Pour reparler plus précisément du président Bassirou Diomaye Diakhar Faye, il imprime sa marque et prend des initiatives sur une scène internationale de plus en plus glissante. S’entretenir au téléphone (distanciel) avec Vladimir Poutine, c’est bien. Se rendre prochainement à Moscou (présentiel), c’est très bien. Mais tenir compte du contexte géopolitique mondial, c’est encore mieux. Pour rappel, son prédécesseur Macky Sall s’était aussi rendu à la fois en Russie et en Ukraine pour « libérer le blé et l’urée ».
La qualité de la ressource humaine dont regorge la diplomatie sénégalaise et l’expérience théorique et pratique des hommes et des femmes qui la servent ou qui l’ont servie, constituent un atout. C’est un capital qui ne demande qu’à être fructifié. Les relations internationales ont leurs codes, leurs réalités et leurs complexités qui ne doivent pas échapper à la vigilance du leadership politique. Avec l’âge les diplomates se bonifient. Ils acquièrent plus d’expérience, d’expertise et de sagesse. Le redéploiement de certains d’entre eux en pleine possession de leurs facultés peut s’avérer judicieux d’autant qu’ils jouissent d’un immense prestige dans les grandes organisations multilatérales. Le Sénégal a donc tout intérêt à mettre en avant l’esprit de co-construction qui, à coup sûr, sera un avantage comparatif pour sa diplomatie qui jouit déjà d’une bonne réputation.

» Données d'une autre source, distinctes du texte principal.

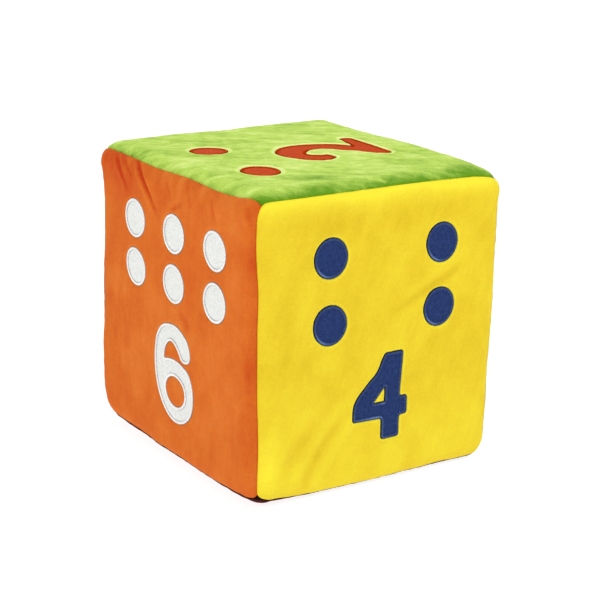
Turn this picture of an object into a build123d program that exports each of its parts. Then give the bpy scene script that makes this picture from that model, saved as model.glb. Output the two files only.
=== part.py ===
"""Giant soft yard die: a foam cube in a sewn plush cover, with appliqued dots and numerals.

Frame: +Z up, origin at the centre of the resting face. The four faces front (-Y), the six
faces left (-X) and the two faces up (+Z). Opposite faces add up to seven. Lengths are in mm.
"""

import math
import os

from build123d import *

os.makedirs("parts", exist_ok=True)

# ---- the cube ----
side = 300
edge_radius = 25
half = side / 2
edge_centre = half - edge_radius  # where each rounded edge has its centre line

# ---- the cover ----
plush_thickness = 3.0  # knitted ground and its short pile
allowance_thickness = 1.0  # a turned-in seam allowance, its pile pressed flat
allowance_width = 9.0
wedge_depth = 45.0  # deeper than any part of a panel

# ---- the markings ----
dot_diameter = 39.0
corner_radius = 3.0  # of the numerals' corners
border_width = 3.5  # satin stitch over the raw edge of a patch
border_thickness = 0.8
patch_thickness = 0.8
patch_inset = 1.5  # how far a patch's raw edge lies inside its border's outer edge
backing_thickness = 0.5
backing_size = (220, 240)
backing_corner = 12

# ---- the sewing ----
thread_radius = 0.4
closing_thread_radius = 0.6  # doubled, for the seam that is closed by hand
thread_play = 0.1  # room round each thread
thread_depth = plush_thickness + 0.7  # the stitch line, just behind the fold
corner_gap = math.radians(5)  # each seam thread stops short of the corner

# Each face is a plane on the outside of the cube, seen upright from outside. The two reads with
# its top towards the six.
face_planes = {
    "four": Plane((0, -half, half), x_dir=(1, 0, 0), z_dir=(0, -1, 0)),
    "six": Plane((-half, 0, half), x_dir=(0, -1, 0), z_dir=(-1, 0, 0)),
    "two": Plane((0, 0, side), x_dir=(0, 1, 0), z_dir=(0, 0, 1)),
    "three": Plane((0, half, half), x_dir=(-1, 0, 0), z_dir=(0, 1, 0)),
    "one": Plane((half, 0, half), x_dir=(0, 1, 0), z_dir=(1, 0, 0)),
    "five": Plane((0, 0, 0), x_dir=(0, 1, 0), z_dir=(0, 0, -1)),
}


# ---- dots, as centres on each face: across, up ----
def dot_grid(columns, rows):
    """Dot centres where the columns and rows cross, row by row."""
    return [(column, row) for row in rows for column in columns]


dot_centres = {
    "one": [(0, 55)],
    "two": [(-60, 83.5), (38, 79)],
    "three": [(-62, 84), (0, 53), (62, 22)],
    "four": dot_grid((-65, 67), (85, 21.5)),
    "five": dot_grid((-64, 64), (88, 20)) + [(0, 54)],
    "six": dot_grid((-63, 9.5, 81.5), (86, 37)),
}


# ---- numerals, each drawn on its face: across, up ----
def smooth_arcs(*points):
    """A curve of arcs through the points without kinks, with two arcs from each to the next."""
    spots = [Vector(*point) for point in points]
    headings = [(after - before).normalized() for before, after in zip(spots, spots[2:])]
    first_chord = (spots[1] - spots[0]).normalized()
    last_chord = (spots[-1] - spots[-2]).normalized()
    headings.insert(0, first_chord * (2 * first_chord.dot(headings[0])) - headings[0])
    headings.append(last_chord * (2 * last_chord.dot(headings[-1])) - headings[-1])
    for index in range(len(spots) - 1):
        start, end = spots[index], spots[index + 1]
        leaving, arriving = headings[index], headings[index + 1]
        chord = end - start
        along = chord.dot(leaving + arriving)
        spread = 2 * (1 - leaving.dot(arriving))
        reach = (math.sqrt(along**2 + spread * chord.dot(chord)) - along) / spread
        middle = (start + end + (leaving - arriving) * reach) * 0.5
        arc = TangentArc(start, middle, tangent=leaving)
        TangentArc(middle, end, tangent=arc % 1)


def numeral_one():
    with BuildSketch() as numeral:
        with BuildLine():
            FilletPolyline(
                (14, -14), (14, -102), (-9, -102), (-9, -44), (-22, -50), (-24, -33), (-3, -14),
                radius=corner_radius,
                close=True,
            )
        make_face()
    return numeral.sketch


def numeral_two():
    with BuildSketch() as numeral:
        with BuildLine():
            smooth_arcs(
                (-28, -18), (-35, -21), (-42, -20), (-49.5, -3), (-40, 17), (-14, 29.5),
                (12, 14), (21, -17), (12, -45), (-7, -64),
            )
            ThreePointArc((-7, -64), (-7.5, -65.7), (-6, -66.5))
            Line((-6, -66.5), (24, -73))
            smooth_arcs((24, -73), (28, -81), (24, -89))
            Line((24, -89), (-44, -87))
            smooth_arcs(
                (-44, -87), (-50.5, -79), (-46, -66), (-24, -46), (-8, -31), (-6, -16),
                (-14, -3), (-24, -2), (-28, -18),
            )
        make_face()
    return numeral.sketch


def numeral_three():
    with BuildSketch() as numeral:
        with BuildLine():
            smooth_arcs((-33, -84), (-24, -98), (0, -103.5), (26, -94), (33, -76), (26, -61), (16, -55.5))
            smooth_arcs((16, -55.5), (26, -47), (29, -33), (19, -18), (-2, -12.5), (-23, -19), (-30, -34))
            Line((-30, -34), (-14, -40))
            smooth_arcs((-14, -40), (-8, -31.5), (1, -29), (10, -33), (10, -43), (-4, -48.5))
            Line((-4, -48.5), (-4, -63))
            smooth_arcs((-4, -63), (11, -66), (15, -76), (9, -84), (-2, -86.5), (-12, -83.5), (-17, -77))
            Line((-17, -77), (-33, -84))
        make_face()
    return numeral.sketch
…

En cette époque de « souverainisme » clamé, proclamé et déclamé, il ne paraît ni opportun ni pertinent de devoir choisir entre la France et la Russie. Certes, la tentation est facile de substituer ou préférer, c’est selon, le « bleu, blanc, rouge » au « blanc, bleu, rouge ». Mais, si c’est pour déshabiller Pierre pour habiller Paul, Macron pour Poutine, le jeu diplomatique n’en vaut sûrement pas la chandelle !
On se gardera jusqu’à preuve du contraire, de prêter au duo Diomaye-Sonko une telle « Vision » du Sénégal à l’horizon 2050 en matière de politique internationale. Leur option volontaire et volontariste est à encourager. Sauf si elle n’est pas synonyme d’échappée solitaire. En diplomatie, le jeu en solo peut être suicidaire. L’Intégration africaine, choix résolu du pouvoir en place et la Diaspora, toujours pas assez valorisée, peuvent constituer des soupapes de sécurité. La bonne diplomatie commence toujours par les voisins et le bon voisinage.
*Journaliste et Leader de Demain C’est Maintenant
Post-scriptum : je soutiens fortement la décision du gouvernement sénégalais de promouvoir la candidature de notre compatriote Amadou Hott à la présidence de la Banque africaine de développement. Le mal que je souhaite à l’ancien ministre de l’Economie est qu’il occupe à la BAD le fauteuil qu’avait occupé un autre Sénégalais, nommé Babacar Ndiaye (paix à son âme).